秀岳荘社長のひとこと「原価で売りましょう。儲けなどいりません」〜雪崩トランシーバーが日本で普及した理由〜
※ 拡散の協力をお願いします!
白馬、宇都宮、東京(オンライン)の講演会「雪崩から身を守るために」の申込登録が始まりました。
雪崩事故防止研究会ASSH

講演会の趣旨と日程

  • 第2回白馬講演会11月13日(土)白馬村ウイング21
  • 第4回宇都宮講演会11月27日(土)宇都宮大学農学部大講義室
  • 第3回東京講演会11月28日(日)オンラインのみ、青山学院大学
  • 第29回札幌講演会10月30日(土)北大高等教育推進機構大講堂&陸上競技場

 1991年12月、日本で初めて雪崩トランシーバー(旧称雪崩ビーコン)が、売り出された。ドイツ製の「オルトボックスf1focus」という機種で、(株)マジックマウンテンが輸入した。1台、3万6千円ほどの値段だった。北大山スキー部は40台、山岳部は15台、ワンダーフォーゲル部も15台、計70台を購入することにした。

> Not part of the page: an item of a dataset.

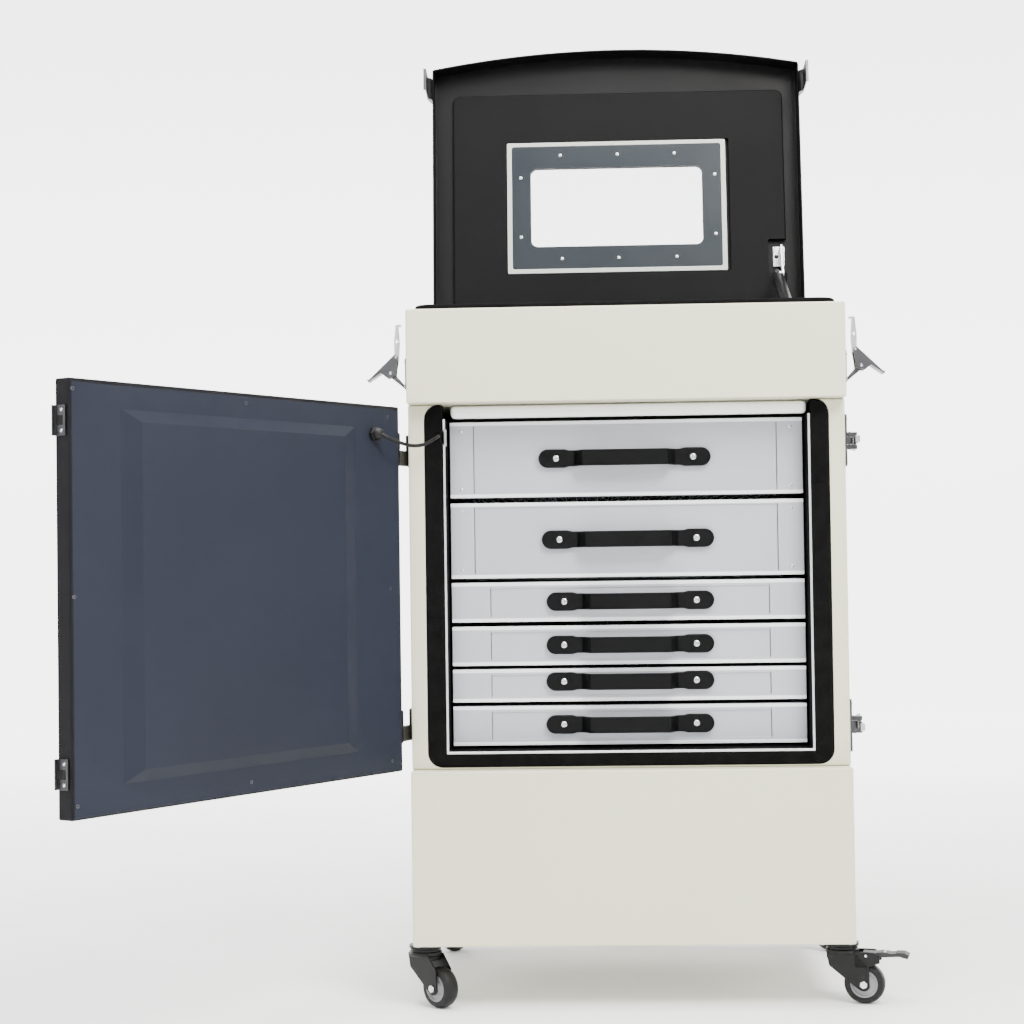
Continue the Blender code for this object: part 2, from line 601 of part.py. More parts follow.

 私は、登山用品店秀岳荘との値引交渉を任された。金井哲夫社長(当時、現会長)に「70台買いたいので安くして欲しい」と頼んだ。私たちにとって大金だったが、命を守れる装備なら買うしかない。でも、少しでも安くして欲しい。創部以来、山岳部は17名、山スキー部は5名、合計22名が雪崩で死んでいる。その頃、雪崩対策装備は“雪崩紐”しかなかった。毛糸やナイロンの細引き20㍍を携行。雪崩の危険があるときは、長く伸ばして行動する。もし雪崩に埋まったら、20㍍の線は捜索の手がかりになる。雪崩紐で救助された事例を聞いたことがない。しかし、私たちが頼れるのは“雪崩紐”しかなかった。
 その年の1月、初めて雪崩トランシーバーの捜索を見学していた。私は驚愕した。これを使えば生存救出できる!と。

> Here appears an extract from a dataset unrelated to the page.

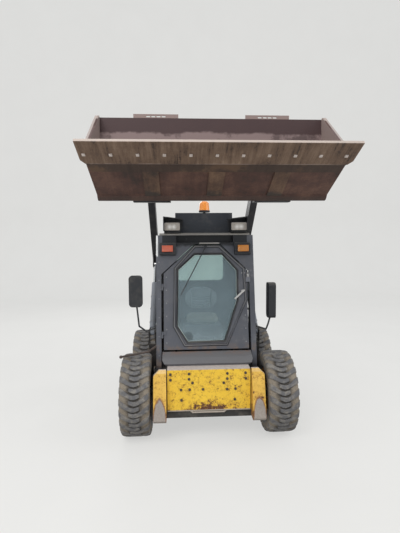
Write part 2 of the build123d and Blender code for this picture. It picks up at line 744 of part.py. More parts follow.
# Tilt cylinders
tilt_eye_y = hinge_y + tilt_set
tilt_eye_z = hinge_z + tilt_crank
tilt_len = math.hypot(tilt_eye_y - tilt_base_y, tilt_eye_z - tilt_base_z)
tilt_uy, tilt_uz = unit(tilt_eye_y - tilt_base_y, tilt_eye_z - tilt_base_z)
for side, word in ((-1, "left"), (1, "right")):
    base = (side * tilt_x, tilt_base_y, tilt_base_z)
    along = (0, tilt_uy, tilt_uz)
    with BuildPart() as barrel:
        with BuildSketch(Plane.YZ.offset(side * (tilt_x - 26))):
            with Locations((tilt_base_y, tilt_base_z)):
                Circle(32)
        extrude(amount=side * 52)
        with BuildSketch(Plane(base, x_dir=(1, 0, 0), z_dir=along).offset(24)):
            Circle(tilt_barrel_r - 6)
        extrude(amount=30)
        with BuildSketch(Plane(base, x_dir=(1, 0, 0), z_dir=along).offset(46)):
            Circle(tilt_barrel_r)
        extrude(amount=14)
        with BuildSketch(Plane(base, x_dir=(1, 0, 0), z_dir=along).offset(46)):
            Circle(tilt_barrel_r)
            Circle(tilt_barrel_r - 5, mode=Mode.SUBTRACT)
        extrude(amount=400)
        with BuildSketch(Plane(base, x_dir=(1, 0, 0), z_dir=along).offset(420)):
            Circle(tilt_barrel_r)
            Circle(tilt_rod_r + pin_gap, mode=Mode.SUBTRACT)
        extrude(amount=30)
        with BuildSketch(Plane.YZ.offset(side * (tilt_x - 40))):
            with Locations((tilt_base_y, tilt_base_z)):
                Circle(14 + pin_gap)
        extrude(amount=side * 80, mode=Mode.SUBTRACT)
    barrel.part.label = "tilt_barrel_" + word
    export_step(barrel.part, "parts/tilt_barrel_" + word + ".step")

    with BuildPart() as rod:
        with BuildSketch(Plane(base, x_dir=(1, 0, 0), z_dir=along).offset(tilt_len - 420)):
            Circle(tilt_rod_r)
        extrude(amount=420 - 15)
        with BuildSketch(Plane.YZ.offset(side * (tilt_x - 16))):
            with Locations((tilt_eye_y, tilt_eye_z)):
                Circle(28)
        extrude(amount=side * 32)
        with BuildSketch(Plane.YZ.offset(side * (tilt_x - 22 + pin_gap))):
            with Locations((tilt_eye_y, tilt_eye_z)):
                Circle(14)
        extrude(amount=side * 2 * (22 - pin_gap))
    rod.part.label = "tilt_rod_" + word
    export_step(rod.part, "parts/tilt_rod_" + word + ".step")

# Bucket
lip_y = front_axle_y - 1420
lip_z = 2662
heel_y = front_axle_y - 860
heel_z = 2383
rim_y = front_axle_y - 717           # top of the back wall
rim_z = 3018
side_rim = [                          # top edge of a side plate, back to front
    (rim_y - 30, rim_z + 16), (front_axle_y - 1105, 2757), (lip_y, lip_z)]


def back_wall(z):
    """Y of the back wall's rear face, up to its knee."""
    return front_axle_y - 752 + (z - 2410) * 10 / 290


with BuildPart() as bucket:
    with BuildSketch(Plane.YZ.offset(-bucket_half)):
        with BuildLine():
            Line((lip_y, lip_z), (heel_y, heel_z))
            ThreePointArc(
                (heel_y, heel_z), (front_axle_y - 785, 2345), (back_wall(2400), 2400))
            Polyline((back_wall(2400), 2400), (back_wall(2700), 2700), (rim_y, rim_z), *side_rim)
        make_face()
    extrude(amount=2 * bucket_half)
    with BuildSketch(Plane.YZ.offset(-bucket_half + bucket_wall)):
        with BuildLine():
            Line((lip_y - 40, lip_z + 29), (heel_y + 3, heel_z + bucket_wall))
            ThreePointArc(
                (heel_y + 3, heel_z + bucket_wall), (front_axle_y - 787, 2354),
                (back_wall(2400) - bucket_wall, 2402))
            Polyline(
                (back_wall(2400) - bucket_wall, 2402), (back_wall(2700) - bucket_wall, 2700),
                (rim_y - bucket_wall, rim_z + 60), (lip_y - 40, rim_z + 60),
                (lip_y - 40, lip_z + 29))
        make_face()
    extrude(amount=2 * (bucket_half - bucket_wall), mode=Mode.SUBTRACT)
    for side in (-1, 1):
        with BuildSketch(Plane.YZ.offset(side * bucket_half)):
            Polygon(
                *side_rim, (lip_y + 60, lip_z - 20), (front_axle_y - 1085, 2712),
                (rim_y - 10, rim_z - 36), align=None)
        extrude(amount=side * (edge_half - bucket_half))
        with BuildSketch(Plane.XZ.offset(-rim_y)):
            with Locations((side * 465, rim_z + 10)):
                Rectangle(370, 62)
            with Locations((side * 465, rim_z + 22)):
                with GridLocations(42, 1, 4, 1):
                    SlotOverall(34, 11, mode=Mode.SUBTRACT)
        extrude(amount=-8)
bucket.part.label = "bucket"
export_step(bucket.part, "parts/bucket.step")

floor_uy, floor_uz = unit(lip_y - heel_y, lip_z - heel_z)
floor_plane = Plane(
    (0, lip_y, lip_z), x_dir=(1, 0, 0), z_dir=(0, -floor_uz, floor_uy))
with BuildPart() as cutting_edge:
    with BuildSketch(floor_plane):
        Polygon(
            (-edge_half, 20), (edge_half, 20), (edge_half, 40 - edge_len),
            (edge_half - 28, -edge_len), (28 - edge_half, -edge_len),
            (-edge_half, 40 - edge_len), align=None)
    extrude(amount=20)
    with BuildSketch(floor_plane):
        Polygon(
            (28 - edge_half, -edge_len), (edge_half - 28, -edge_len),
            (bucket_half - 30, -edge_len - band_len), (30 - bucket_half, -edge_len - band_len),
            align=None)
    extrude(amount=12)
cutting_edge.part.label = "cutting_edge"
export_step(cutting_edge.part, "parts/cutting_edge.step")

strap_top = edge_len + band_len
strap_end = math.hypot(lip_y - heel_y, lip_z - heel_z)
with BuildPart() as wear_straps:
    with BuildSketch(floor_plane):
        with Locations(*[(k * strap_x, -(strap_top + strap_end) / 2) for k in (-1, 0, 1)]):
            Rectangle(strap_w, strap_end - strap_top)
    extrude(amount=10)
wear_straps.part.label = "wear_straps"
export_step(wear_straps.part, "parts/wear_straps.step")

with BuildPart() as coupler:
    for side in (-1, 1):
        for x0 in (arm_in - running_gap - 14, arm_out + running_gap):
            with BuildSketch(Plane.YZ.offset(side * x0)):
                Polygon(
                    (back_wall(2410), 2410), (hinge_y + 10, hinge_z - 48),
                    (hinge_y + 45, hinge_z), (hinge_y + 5, hinge_z + 55),
                    (back_wall(2600), 2600), align=None)
            extrude(amount=side * 14)
        with BuildSketch(Plane.YZ.offset(side * (arm_in - running_gap - 14))):
            with Locations((hinge_y, hinge_z)):
                Circle(hinge_pin_r)
        extrude(amount=side * (arm_out - arm_in + 2 * running_gap + 28))
        for x0 in (tilt_x - 36, tilt_x + 22):
            with BuildSketch(Plane.YZ.offset(side * x0)):
                Polygon(
                    (back_wall(2450), 2450), (hinge_y - 20, 2510),
                    (tilt_eye_y + 32, tilt_eye_z), (tilt_eye_y + 10, tilt_eye_z + 32),
                    (back_wall(2700), 2700), align=None)
            extrude(amount=side * 14)
        for x0 in (arm_in - running_gap - 14, arm_out + running_gap):
            with BuildSketch(Plane.YZ.offset(side * x0)):
                Polygon(
                    (back_wall(2410) + 3, 2345), (hinge_y + 20, 2345), (hinge_y + 10, hinge_z - 40),
                    (back_wall(2420), 2420), align=None)
            extrude(amount=side * 14)
        with Locations((side * 505, (back_wall(2410) + 3 + hinge_y + 20) / 2, 2344)):
            Box(310, hinge_y + 17 - back_wall(2410), 12)
    with BuildSketch(Plane.YZ.offset(-tilt_x + 36)):
        Polygon(
            (back_wall(2410), 2410), (back_wall(2700), 2700),
            (back_wall(2700) + 12, 2700), (back_wall(2410) + 12, 2410), align=None)
    extrude(amount=2 * (tilt_x - 36))
coupler.part.label = "coupler"
export_step(coupler.part, "parts/coupler.step")

# Door
window = [
    (-118, up(1872)), (191, up(1872)), (355, up(1690)), (348, up(1362)),
    (200, up(935)), (-205, up(930)), (-319, up(1102)), (-305, up(1703))]
window_frame = [
    (-112, up(1956)), (155, up(1954)), (424, up(1708)), (442, up(1366)),
    (222, up(898)), (-236, up(896)), (-350, up(1100)), (-336, up(1712))]
frame_thick = 8
bead_high = 5
wiper_foot = frame_thick + bead_high - 2
door_outline = [
    (-455, up(858)), (455, up(858)), (455, up(1686)), (165, up(1964)),
    (-115, up(1964)), (-455, up(1660))]
with BuildPart() as door:
    with BuildSketch(front_plane.offset(-36)):
        Polygon(*door_outline, align=None)
        Polygon(*window, align=None, mode=Mode.SUBTRACT)
    extrude(amount=34)
    with BuildSketch(front_plane.offset(-2)):
        Polygon(*window_frame, align=None)
        Polygon(*window, align=None, mode=Mode.SUBTRACT)
    extrude(amount=frame_thick)
    with BuildSketch(front_plane.offset(-2)):
        bead = Polygon(*window_frame, align=None)
        offset(bead, amount=-14, kind=Kind.INTERSECTION, mode=Mode.SUBTRACT)
    extrude(amount=frame_thick + bead_high)
    for z0 in door_hinge_z:
        with BuildSketch(door_hinge_plane.offset(up(z0) + hinge_len + 0.5)):
            with Locations((door_hinge_x, 0)):
                Circle(hinge_r)
            with Locations((door_hinge_x + 20, 7.5)):
                Rectangle(40, 11)
            with Locations((door_hinge_x, 0)):
                Circle(hinge_pin + pin_gap, mode=Mode.SUBTRACT)
        extrude(amount=hinge_len)
door.part.label = "door"
export_step(door.part, "parts/door.step")

with BuildPart() as door_glass:
    with BuildSketch(front_plane.offset(-24)):
        Polygon(*window, align=None)
    extrude(amount=6)
door_glass.part.label = "door_glass"
export_step(door_glass.part, "parts/door_glass.step")

with BuildPart() as door_handle:
    with BuildSketch(front_plane.offset(frame_thick - 2)):
        with Locations((403, up(1462))):
            Circle(16)
    extrude(amount=8)
    with BuildSketch(front_plane.offset(frame_thick + 6)):
        with Locations(Location((367, up(1426), 0), (0, 0, 42))):
            SlotOverall(150, 18)
    extrude(amount=14)
door_handle.part.label = "door_handle"
export_step(door_handle.part, "parts/door_handle.step")

with BuildPart() as wiper:
    with BuildSketch(front_plane.offset(wiper_foot)):
        with Locations((5, up(1941))):
            Circle(18)
    extrude(amount=20)
    with BuildSketch(front_plane.offset(wiper_foot + 8)):
        Polygon((12, up(1941)), (-268, up(1420)), (-278, up(1424)), (-2, up(1941)), align=None)
    extrude(amount=8)
wiper.part.label = "wiper"
export_step(wiper.part, "parts/wiper.step")

# Engine hood and rear door
hood_front = bay_front + 24
hood_rear = tower_rear - 14
with BuildPart() as hood:
    with BuildSketch(Plane.YZ.offset(-tower_out + tower_t + 8)):
        Polygon(
            (hood_front, 1292), (hood_front, 1322), (hood_front + 70, 1340),
            (hood_rear - 80, 1310), (hood_rear, 1252), (hood_rear, 1170),
            (hood_rear - 10, 1170), (hood_rear - 10, 1245), (hood_rear - 84, 1298),
            (hood_front + 71, 1328), (hood_front + 10, 1314), (hood_front + 10, 1292),
            align=None)
    extrude(amount=2 * (tower_out - tower_t - 8))
    for side in (-1, 1):
        with BuildSketch(Plane.YZ.offset(side * (300 + hinge_len + 0.5))):
            with Locations((hood_hinge_y, hood_hinge_z)):
                Circle(hinge_r)
            with Locations((hood_hinge_y + 10, hood_hinge_z + 2)):
                Rectangle(20, 10)
            with Locations((hood_hinge_y, hood_hinge_z)):
                Circle(hinge_pin + pin_gap, mode=Mode.SUBTRACT)
        extrude(amount=side * hinge_len)
hood.part.label = "hood"
export_step(hood.part, "parts/hood.step")

with BuildPart() as rear_door:
    with BuildSketch(Plane.XZ.offset(-(tower_rear + 6))):
        with Locations((0, (590 + 1160) / 2)):
            Rectangle(2 * (tower_out - 12), 1160 - 590)
        with Locations((0, 890)):
            with GridLocations(1, 56, 1, 7):
                SlotOverall(700, 26, mode=Mode.SUBTRACT)
    extrude(amount=-34)
    for z0 in rear_hinge_z:
        with BuildSketch(Plane.XY.offset(z0 + hinge_len + 0.5)):
            with Locations((rear_hinge_x, rear_hinge_y)):
                Circle(hinge_r)
            with Locations((rear_hinge_x - 14, rear_hinge_y + 1)):
                Rectangle(28, 10)
            with Locations((rear_hinge_x, rear_hinge_y)):
                Circle(hinge_pin + pin_gap, mode=Mode.SUBTRACT)
        extrude(amount=hinge_len)
rear_door.part.label = "rear_door"
export_step(rear_door.part, "parts/rear_door.step")
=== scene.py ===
"""A skid steer loader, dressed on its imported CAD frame.  Metres, Z up, the front faces -Y."""
import json
import math

import bpy
import numpy as np
from mathutils import Matrix, Vector


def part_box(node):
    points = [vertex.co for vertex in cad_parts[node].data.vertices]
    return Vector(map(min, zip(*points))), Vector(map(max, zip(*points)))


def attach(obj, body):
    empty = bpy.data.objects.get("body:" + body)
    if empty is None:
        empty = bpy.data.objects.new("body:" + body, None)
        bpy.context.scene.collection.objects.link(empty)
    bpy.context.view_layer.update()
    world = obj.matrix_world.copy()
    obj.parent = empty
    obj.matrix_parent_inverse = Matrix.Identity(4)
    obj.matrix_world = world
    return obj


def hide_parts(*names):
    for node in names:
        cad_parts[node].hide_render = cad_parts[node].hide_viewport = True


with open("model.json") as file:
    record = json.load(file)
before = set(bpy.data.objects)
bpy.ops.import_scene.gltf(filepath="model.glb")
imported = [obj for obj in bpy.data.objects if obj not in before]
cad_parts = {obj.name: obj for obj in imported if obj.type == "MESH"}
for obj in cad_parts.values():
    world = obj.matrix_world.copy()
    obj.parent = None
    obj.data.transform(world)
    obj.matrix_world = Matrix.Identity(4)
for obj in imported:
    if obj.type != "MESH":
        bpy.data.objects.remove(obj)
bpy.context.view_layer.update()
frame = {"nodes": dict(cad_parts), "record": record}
nodes = frame["nodes"]
place = {j["name"]: np.array(j.get("pos_m", (0, 0, 0))) for j in frame["record"]["behaviour"]["joints"]}
front_axle = place["wheel_fl_spin"][1]

# Floor, backdrop and camera: a plain pale sheet that bends up behind, under
# soft daylight.  The camera stands at head height in front, a little to the
# left, and was fitted to the places of the four wheels.


def linear(colour):
    """An sRGB hex colour as linear values: dark ones a plain share, others a power of 2.4."""
    coded = np.array([int(colour[i:i + 2], 16) for i in (1, 3, 5)]) / 255
    return (*np.where(coded <= 0.04045, coded / 12.92, ((coded + 0.055) / 1.055) ** 2.4).tolist(), 1.0)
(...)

 金井社長に雪崩トランシーバーの有効性を力説した。すると、
「原価で売りましょう。儲けなどいりません」
 金井さんが静に、微笑むように答えた。
 雪崩事故防止研究会の講習会でこの70台の雪崩トランシーバーを使い、捜索練習を行った。受講生はその威力に驚き、「買いたい」と思う。毎年、毎年、講習会を重ね、北海道で雪崩トランシーバーが普及していった。そして、日本全体へと普及の波が拡がったのだった。